*** Data excerpt

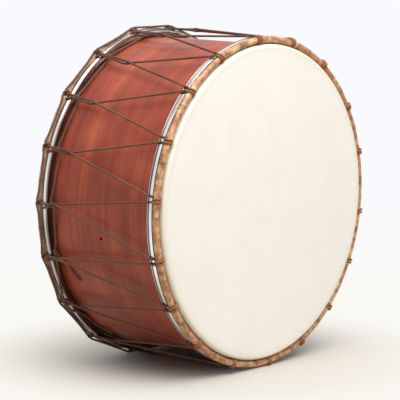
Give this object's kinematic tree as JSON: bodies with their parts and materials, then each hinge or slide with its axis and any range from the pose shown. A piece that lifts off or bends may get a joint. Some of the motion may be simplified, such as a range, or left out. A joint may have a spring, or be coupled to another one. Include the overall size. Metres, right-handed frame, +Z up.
{
  "type": "tupan drum",
  "caption": "Two-headed bass drum with a bent-wood shell, metal flesh hoops and cane counter hoops pulled together by rope lacing.",
  "frame": {"origin": "on the floor, under the middle of the drum as it stands on its rim", "axes": "+Y along the drum's axis, from the struck front head to the back head; +Z up; +X to the right of a person who faces the front head"},
  "size_m": [0.5986, 0.2826, 0.5908],
  "materials": {
    "shell_wood": "mahogany-red stain under satin-gloss varnish",
    "inner_wood": "bare bent wood",
    "film": "cream-white polyester film, faint fibre mottle",
    "hoop_metal": "rolled, bright satin",
    "cane": "tan cane, lightly varnished, with nodes and mottling",
    "rope": "dark brown laid rope"
  },
  "bodies": {
    "root": {"shell": "shell_wood", "front_inner_hoop": "inner_wood", "front_head": "film", "front_flesh_hoop": "hoop_metal", "front_cane_hoop": "cane", "back_inner_hoop": "inner_wood", "back_head": "film", "back_flesh_hoop": "hoop_metal", "back_cane_hoop": "cane", "lacing_01": "rope", "lacing_02": "rope", "lacing_03": "rope", "lacing_04": "rope", "lacing_05": "rope", "lacing_06": "rope", "lacing_07": "rope", "lacing_08": "rope", "lacing_09": "rope", "lacing_10": "rope", "lacing_11": "rope", "lacing_12": "rope", "lacing_13": "rope", "lacing_14": "rope", "lacing_15": "rope", "lacing_16": "rope", "lacing_17": "rope", "lacing_18": "rope", "rope_end_short": "rope", "rope_end_long": "rope"}
  },
  "joints": []
}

******

Given task ▸ Write the material out exactly, with nothing left out.

Task response ▸
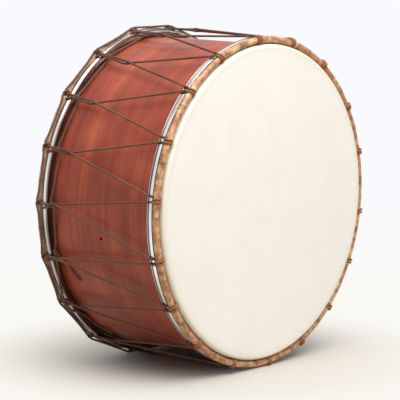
Give this object's kinematic tree as JSON: bodies with their parts and materials, then each hinge or slide with its axis and any range from the pose shown. A piece that lifts off or bends may get a joint. Some of the motion may be simplified, such as a range, or left out. A joint may have a spring, or be coupled to another one. Include the overall size. Metres, right-handed frame, +Z up.
{
  "type": "tupan drum",
  "caption": "Two-headed bass drum with a bent-wood shell, metal flesh hoops and cane counter hoops pulled together by rope lacing.",
  "frame": {"origin": "on the floor, under the middle of the drum as it stands on its rim", "axes": "+Y along the drum's axis, from the struck front head to the back head; +Z up; +X to the right of a person who faces the front head"},
  "size_m": [0.5986, 0.2826, 0.5908],
  "materials": {
    "shell_wood": "mahogany-red stain under satin-gloss varnish",
    "inner_wood": "bare bent wood",
    "film": "cream-white polyester film, faint fibre mottle",
    "hoop_metal": "rolled, bright satin",
    "cane": "tan cane, lightly varnished, with nodes and mottling",
    "rope": "dark brown laid rope"
  },
  "bodies": {
    "root": {"shell": "shell_wood", "front_inner_hoop": "inner_wood", "front_head": "film", "front_flesh_hoop": "hoop_metal", "front_cane_hoop": "cane", "back_inner_hoop": "inner_wood", "back_head": "film", "back_flesh_hoop": "hoop_metal", "back_cane_hoop": "cane", "lacing_01": "rope", "lacing_02": "rope", "lacing_03": "rope", "lacing_04": "rope", "lacing_05": "rope", "lacing_06": "rope", "lacing_07": "rope", "lacing_08": "rope", "lacing_09": "rope", "lacing_10": "rope", "lacing_11": "rope", "lacing_12": "rope", "lacing_13": "rope", "lacing_14": "rope", "lacing_15": "rope", "lacing_16": "rope", "lacing_17": "rope", "lacing_18": "rope", "rope_end_short": "rope", "rope_end_long": "rope"}
  },
  "joints": []
}